= DATASET SECTION =
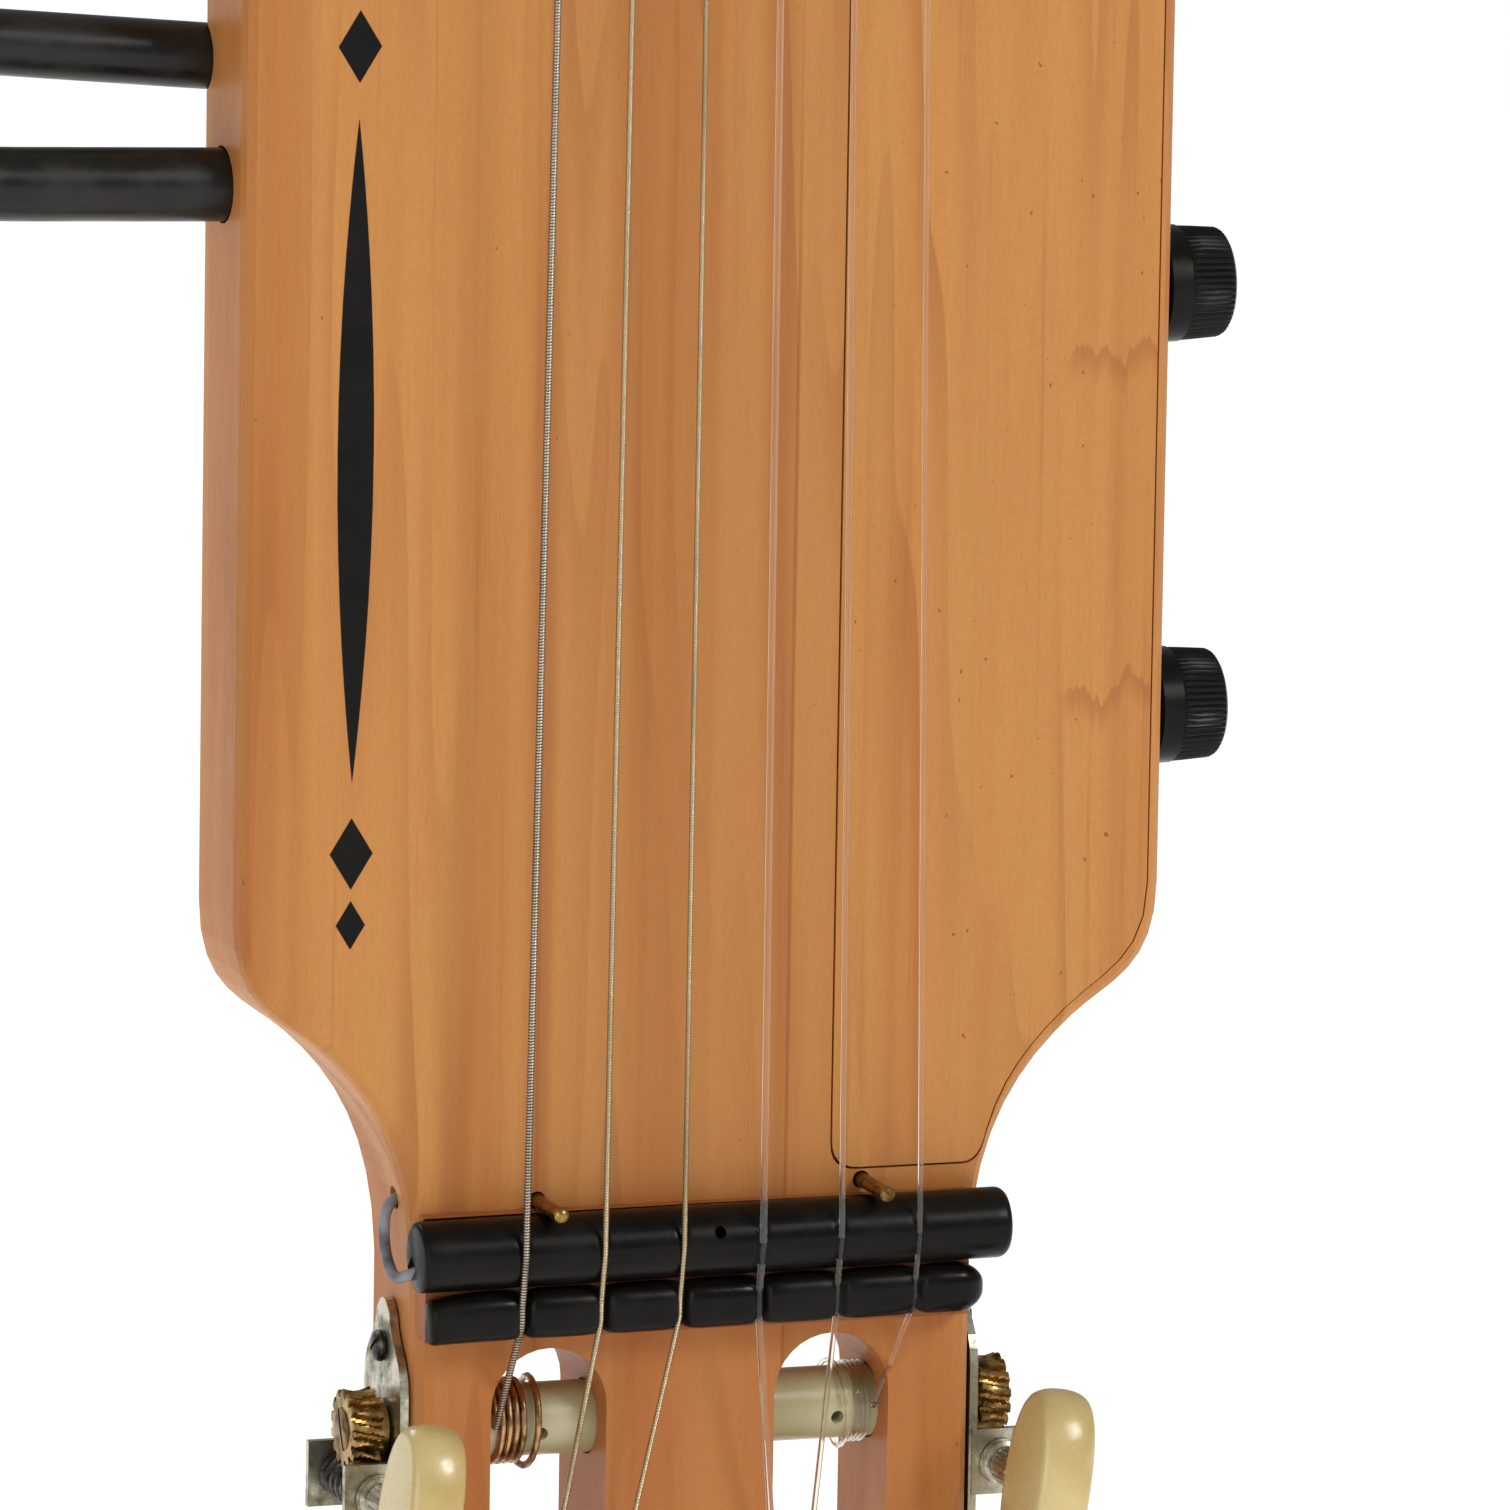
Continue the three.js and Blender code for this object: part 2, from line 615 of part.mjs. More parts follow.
function makeKnob(z) {
  const side = BODY_HALF;
  const profile = [
    [0, 66.8],
    [3, 66.8],
    [3, side + 0.5],
    [8.3, side + 0.5],
    [8.3, side + 4],
    [7.9, side + 4.2],
    [7.5, side + KNOB_OUT - 0.9],
    [6.8, side + KNOB_OUT],
    [0, side + KNOB_OUT],
  ];
  return turned(profile, vec(0, KNOB_Y, z), vec(1, 0, 0), 18);
}

function makeJack() {
  const profile = [
    [2.4, 44],
    [4.9, 44],
    [4.9, BODY_HALF + 0.4],
    [7, BODY_HALF + 0.4],
    [7, BODY_HALF + 2.2],
    [4, BODY_HALF + 3],
    [3.2, BODY_HALF + 3],
    [3.2, 46],
    [2.4, 46],
    [2.4, 44],
  ];
  return turned(profile, vec(0, KNOB_Y, JACK_Z), vec(1, 0, 0), 12);
}

// ---- neck ----
// Half width of the neck and fingerboard at a height.
function neckHalf(z) {
  const t = (NUT_Z - z) / (NUT_Z - BOARD_START_Z);
  return NUT_HALF + (31 - NUT_HALF) * THREE.MathUtils.clamp(t, 0, 1);
}

function makeNeck() {
  const start = BODY_TOP_Z + GAP;
  const sides = 12;
  const outline = new THREE.Shape();
  outline.moveTo(-1, 0);
  outline.lineTo(1, 0);
  for (let k = 1; k < sides; k++) {
    const angle = (Math.PI * k) / sides;
    outline.lineTo(Math.cos(angle), Math.sin(angle) ** 0.7);
  }
  const steps = 14;
  const neck = new THREE.ExtrudeGeometry(outline, { depth: 1, steps, bevelEnabled: false });
  const p = neck.attributes.position;
  for (let i = 0; i < p.count; i++) {
    const z = start + (HEAD_END_Z - start) * p.getZ(i);
    const heel = THREE.MathUtils.clamp(1 - (z - start) / 60, 0, 1);
    const head = THREE.MathUtils.clamp((z - NUT_Z + 10) / 20, 0, 1);
    const depth = 13.5 + 7.5 * heel * heel + 2.5 * head;
    p.setXYZ(i, p.getX(i) * (neckHalf(z) + 1.5 * head), FACE_Y + depth * p.getY(i), z);
  }
  return neck;
}

function fretZ(number) {
  return BRIDGE_Z + SCALE_LENGTH / 2 ** (number / 12);
}

function makeFingerboard() {
  const z0 = BOARD_START_Z;
  const z1 = NUT_Z - 0.2;
  const shape = new THREE.Shape([
    new THREE.Vector2(-neckHalf(z0), z0),
    new THREE.Vector2(neckHalf(z0), z0),
    new THREE.Vector2(neckHalf(z1), z1),
    new THREE.Vector2(-neckHalf(z1), z1),
  ]);
  const base = plateXZ(shape, FACE_Y - GAP - BOARD_THICK, FACE_Y - GAP);
  const front = FACE_Y - GAP - BOARD_THICK;
  const frets = [];
  for (let k = 1; k <= FRETS; k++) {
    const half = neckHalf(fretZ(k)) - 0.4;
    frets.push(block(-half, half, front - 0.9, front + 0.5, fretZ(k) - 0.9, fretZ(k) + 0.9));
  }
  return carve(base, frets, []);
}

// ---- strings ----
function stringRoute(index) {
  const order = index - 2.5;
  const side = index < 3 ? -1 : 1;
  const rank = index < 3 ? index : 5 - index; // the outer strings take the upper posts
  const postZ = tunerZs[rank];
  const xBridge = order * STRING_AT_BRIDGE;
  const xNut = order * STRING_AT_NUT;
  const xPost = TAIL_CENTRE + side * WOUND_AT[side < 0 ? "bass" : "treble"][rank];
  const over = STRING_CAD_RADIUS + GAP;
  const rodLift = Math.sin(ROD_TILT) * xBridge;
  const postFront = TUNER_Y - POST_RADIUS - 1 - over;
  return [
    vec(xNut, FACE_Y - 5.4, NUT_Z + 16),
    vec(xNut, FACE_Y - 5.8, NUT_Z + 13),
    vec(xNut, FACE_Y - 8.8 - over, NUT_Z + 4.5),
    vec(xNut, FACE_Y - 8.8 - over, NUT_Z + 1),
    vec(xBridge, ROD_Y - ROD_RADIUS - over, BRIDGE_Z + rodLift + 1.5),
    vec(xBridge, ROD_Y - ROD_RADIUS - over + 0.2, BRIDGE_Z + rodLift - 1.5),
    vec(xBridge + 0.3, GUIDE_FRONT_Y - over, GUIDE_Z + rodLift + 1.5),
    vec(xBridge + 0.3, GUIDE_FRONT_Y - over + 0.2, GUIDE_Z + rodLift - 1.6),
    vec(xBridge + 0.3, GUIDE_FRONT_Y - over + 1, GUIDE_Z + rodLift - 3.2),
    vec(xPost, postFront, postZ + 1.5),
  ];
}

// Where each string is wound on its post, out from the middle of the tail, upper post first.
const WOUND_AT = { bass: [25.7, 19.8, 17.6], treble: [25.5, 14.9, 14.7] };
const WOUND_HALF = 2.4;

// ---- assembly ----
addPart("body", makeBody(), "maple");
addPart("neck", makeNeck(), "maple");
addPart("fingerboard", makeFingerboard(), "rosewood");
addPart(
  "nut",
  block(-NUT_HALF, NUT_HALF, FACE_Y - 8.8, FACE_Y - GAP, NUT_Z + 0.2, NUT_Z + 5.2),
  "ivory",
);
const anchorHoles = [0, 1, 2, 3, 4, 5].map((k) => {
  const x = (k - 2.5) * STRING_AT_NUT;
  return bar(vec(x, FACE_Y - 5.6, NUT_Z + 5), vec(x, FACE_Y - 5.6, NUT_Z + 40), 0.9, 8);
});
addPart(
  "string_anchor",
  carve(block(-24, 24, FACE_Y - 8, FACE_Y - GAP, NUT_Z + 14, NUT_Z + 24), [], anchorHoles),
  "nickel",
);

addPart("bridge_plinth", makePlinth(), "maple");
const rod = addPart("bridge_rod", makeRod(), "black");
const piezo = addPart("piezo_element", makePiezo(), "grey");
for (const piece of [rod, piezo]) {
  piece.position.set(0, ROD_Y, BRIDGE_Z);
  piece.rotation.y = -ROD_TILT;
}
const guide = addPart("guide_bar", makeGuide(), "black");
guide.position.set(GUIDE_CENTRE, 0, GUIDE_Z);
guide.rotation.y = -ROD_TILT;
for (const pin of pins) addPart(pin.name, makePin(pin), "brass");

// The pickup lead leaves the side of the tail and bends forward into the groove of the bridge rod.
const grooveEnd = onRod(-ROD_HALF).add(vec(0, 1.8, -1.8));
const { y: grooveY, z: grooveZ } = grooveEnd;
const leadCurve = new THREE.CatmullRomCurve3([
  vec(-36.5, -2.3, BRIDGE_Z + 6),
  vec(-42.4, -2.3, BRIDGE_Z + 6),
  vec(-44.2, -2.8, BRIDGE_Z + 4.4),
  vec(-44.9, -3.9, BRIDGE_Z + 1.2),
  vec(-45, -6, BRIDGE_Z - 2.2),
  vec(-44.6, -8.6, BRIDGE_Z - 4),
  vec(-43.2, grooveY + 1.3, grooveZ - 1.2),
  vec(-41.6, grooveY + 0.5, grooveZ - 0.4),
  vec(-39.9, grooveY, grooveZ + 0.03),
]);
addPart("pickup_cable", tube(leadCurve.getSpacedPoints(18), 0.8, 8), "grey");

addPart("electronics_cover", plateXZ(coverShape(0), FACE_Y, FACE_Y + COVER_THICK, 0, 6), "maple");
addPart("preamp_board", block(26, 58, 4.6, 6.2, BRIDGE_Z + 54, BRIDGE_Z + 61), "circuit");
addPart("battery", block(23.5, 49.4, -5.2, 10.6, BRIDGE_Z + 75, BRIDGE_Z + 123), "steel");
for (const [name, z] of Object.entries(KNOB_Z)) {
  addPart(name + "_pot", makePot(z), "nickel");
  addPart(name + "_knob", makeKnob(z), "black");
}
addPart("output_jack", makeJack(), "nickel");

const tuners = new THREE.Group();
tuners.position.x = TAIL_CENTRE;
group.add(tuners);
for (const [label, side] of [["bass", -1], ["treble", 1]]) {
  addPart("tuner_plate_" + label, makePlate(side), "nickel", tuners);
  screwZs.forEach((z, k) => {
    addPart(`plate_screw_${label}_${k + 1}`, makeScrew(side, z), "steel", tuners);
  });
  tunerZs.forEach((z, k) => {
    const name = label + "_" + (k + 1);
    addPart("post_" + name, makePost(side, z, WOUND_AT[label][k]), "ivory", tuners);
    addPart("gear_" + name, makeGear(side, z), "brass", tuners);
    addPart("worm_" + name, makeWorm(side, z - WORM_DROP), "steel", tuners);
    addPart("button_" + name, makeButton(side, z - WORM_DROP, BUTTON_TURNS[label][k]), "cream", tuners);
  });
}

[0, 1, 2, 3, 4, 5].forEach((index) => {
  const string = tube(stringRoute(index), STRING_CAD_RADIUS, 6);
  addPart("string_" + (6 - index), string, index < 3 ? "bronze" : "nylon");
});

// A frame: two straight plugs joined by a bent tube that stands away from the body.
function frame(start, end, tilt, bends, radius) {
  const plug = PLUG_LENGTH;
  const outs = [-plug, 30, 54].map((out) => onRun(start, tilt, out));
  const backs = [40, 18, -plug].map((out) => onRun(end, tilt, out));
  const curve = new THREE.CatmullRomCurve3([...outs, ...bends, ...backs], false, "centripetal");
  const stations = 34;
  const bent = curve.getSpacedPoints(stations).slice(2, -2);
  return tube([onRun(start, tilt, -plug), ...bent, onRun(end, tilt, -plug)], radius, 10);
}

addPart(
  "lower_frame",
  frame(lowerStart, lowerFoot, LOWER_TUBE.tilt,
    [[-160, 258], [-196, 205], [-196, 120], [-150, 35]].map(([x, z]) => vec(x, LOWER_TUBE.y, z)),
    LOWER_TUBE.radius),
  "black",
);
addPart(
  "upper_frame",
  frame(upperStart, upperHead, UPPER_TUBE.tilt,
    [[-150, 316], [-164, 350], [-150, 396], [-112, 414]].map(([x, z]) => vec(x, UPPER_TUBE.y, z)),
    UPPER_TUBE.radius),
  "black",
);

export default group;
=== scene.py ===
"""Looks for the headless nylon-string travel guitar.

Detailed pieces, procedural materials, studio light and camera.

Positions are worked out in millimetres in the shared frame (+Z up the strings, -Y towards the player's
strings, +X the treble side) and scaled to metres when meshes are made.
"""

import math

import bmesh
import bpy
from mathutils import Matrix, Vector


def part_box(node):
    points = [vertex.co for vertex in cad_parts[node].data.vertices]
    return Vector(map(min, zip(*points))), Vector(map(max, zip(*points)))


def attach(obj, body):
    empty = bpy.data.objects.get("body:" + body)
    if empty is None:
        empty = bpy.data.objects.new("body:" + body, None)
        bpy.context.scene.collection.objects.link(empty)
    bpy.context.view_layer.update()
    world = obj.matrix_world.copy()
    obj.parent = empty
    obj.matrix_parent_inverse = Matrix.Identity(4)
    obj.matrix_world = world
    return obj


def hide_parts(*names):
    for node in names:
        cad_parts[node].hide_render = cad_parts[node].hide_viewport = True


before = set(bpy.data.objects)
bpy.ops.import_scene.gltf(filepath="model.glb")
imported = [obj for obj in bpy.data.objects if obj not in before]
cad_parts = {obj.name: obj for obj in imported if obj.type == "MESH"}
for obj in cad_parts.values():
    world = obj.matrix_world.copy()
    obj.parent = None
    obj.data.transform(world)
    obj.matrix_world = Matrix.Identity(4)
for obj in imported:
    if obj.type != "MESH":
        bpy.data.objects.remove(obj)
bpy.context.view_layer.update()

MM = 0.001
ROOT = "instrument"
BRIDGE_Z = 132.0
NUT_Z = BRIDGE_Z + 650
FACE_Y = -9.0
TAIL_CENTRE = -0.5
TAIL_HALF = 41.3
BODY_HALF = 68.0
HEEL_HALF = 33.0


def node_box(name):
    """A CAD node's lowest and highest corners in millimetres."""
    low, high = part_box(name)
    return Vector(low) / MM, Vector(high) / MM


def node_centre(name):
    low, high = node_box(name)
    return (low + high) / 2


# ---------------------------------------------------------------- mesh helpers
def new_piece(name, verts, faces, material, smooth_angle=40):
    """A mesh object from points in millimetres."""
    mesh = bpy.data.meshes.new(name)
    mesh.from_pydata([Vector(v) * MM for v in verts], [], faces)
    mesh.validate()
    bm = bmesh.new()
    bm.from_mesh(mesh)
    bmesh.ops.recalc_face_normals(bm, faces=bm.faces)
    bm.to_mesh(mesh)
    bm.free()
    mesh.materials.append(material)
    shade(mesh, smooth_angle)
    obj = bpy.data.objects.new(name, mesh)
    bpy.context.scene.collection.objects.link(obj)
    return obj


def shade(mesh, smooth_angle):
    for poly in mesh.polygons:
        poly.use_smooth = True
    mesh.set_sharp_from_angle(angle=math.radians(smooth_angle))


def place(obj, body, slot, *nodes):
    """Rides obj on a body and hides the CAD nodes that it stands for; the slot argument is not used."""
    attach(obj, body)
    if nodes:
        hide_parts(*nodes)
    return obj


def loft(name, rings, material, cap=True, smooth_angle=40):
    """Joins rings of equal length into one skin; the end rings are capped."""
    count = len(rings[0])
    verts = [p for ring in rings for p in ring]
    faces = []
    for i in range(len(rings) - 1):
        a, b = i * count, (i + 1) * count
        for k in range(count):
            n = (k + 1) % count
            faces.append((a + k, a + n, b + n, b + k))
    if cap:
        faces.append(tuple(range(count))[::-1])
        faces.append(tuple(range((len(rings) - 1) * count, len(rings) * count)))
    return new_piece(name, verts, faces, material, smooth_angle)


def turned_rings(profile, origin, axis, sides):
    """Rings of a turned shape: profile holds (radius, distance along the axis)."""
    axis = Vector(axis).normalized()
    side = axis.orthogonal().normalized()
    other = axis.cross(side)
    rings = []
    for radius, along in profile:
        centre = Vector(origin) + axis * along
        ring = []
        for k in range(sides):
            angle = 2 * math.pi * k / sides
            ring.append(centre + (side * math.cos(angle) + other * math.sin(angle)) * max(radius, 0.01))
        rings.append(ring)
    return rings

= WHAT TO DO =
Retype verbatim the lines that run from the line containing "bpy.context.scene.collection.objects.link(empty)" to the line containing "imported = [obj", both inclusive, and no others.

= FULL OUTPUT =
        bpy.context.scene.collection.objects.link(empty)
    bpy.context.view_layer.update()
    world = obj.matrix_world.copy()
    obj.parent = empty
    obj.matrix_parent_inverse = Matrix.Identity(4)
    obj.matrix_world = world
    return obj


def hide_parts(*names):
    for node in names:
        cad_parts[node].hide_render = cad_parts[node].hide_viewport = True


before = set(bpy.data.objects)
bpy.ops.import_scene.gltf(filepath="model.glb")
imported = [obj for obj in bpy.data.objects if obj not in before]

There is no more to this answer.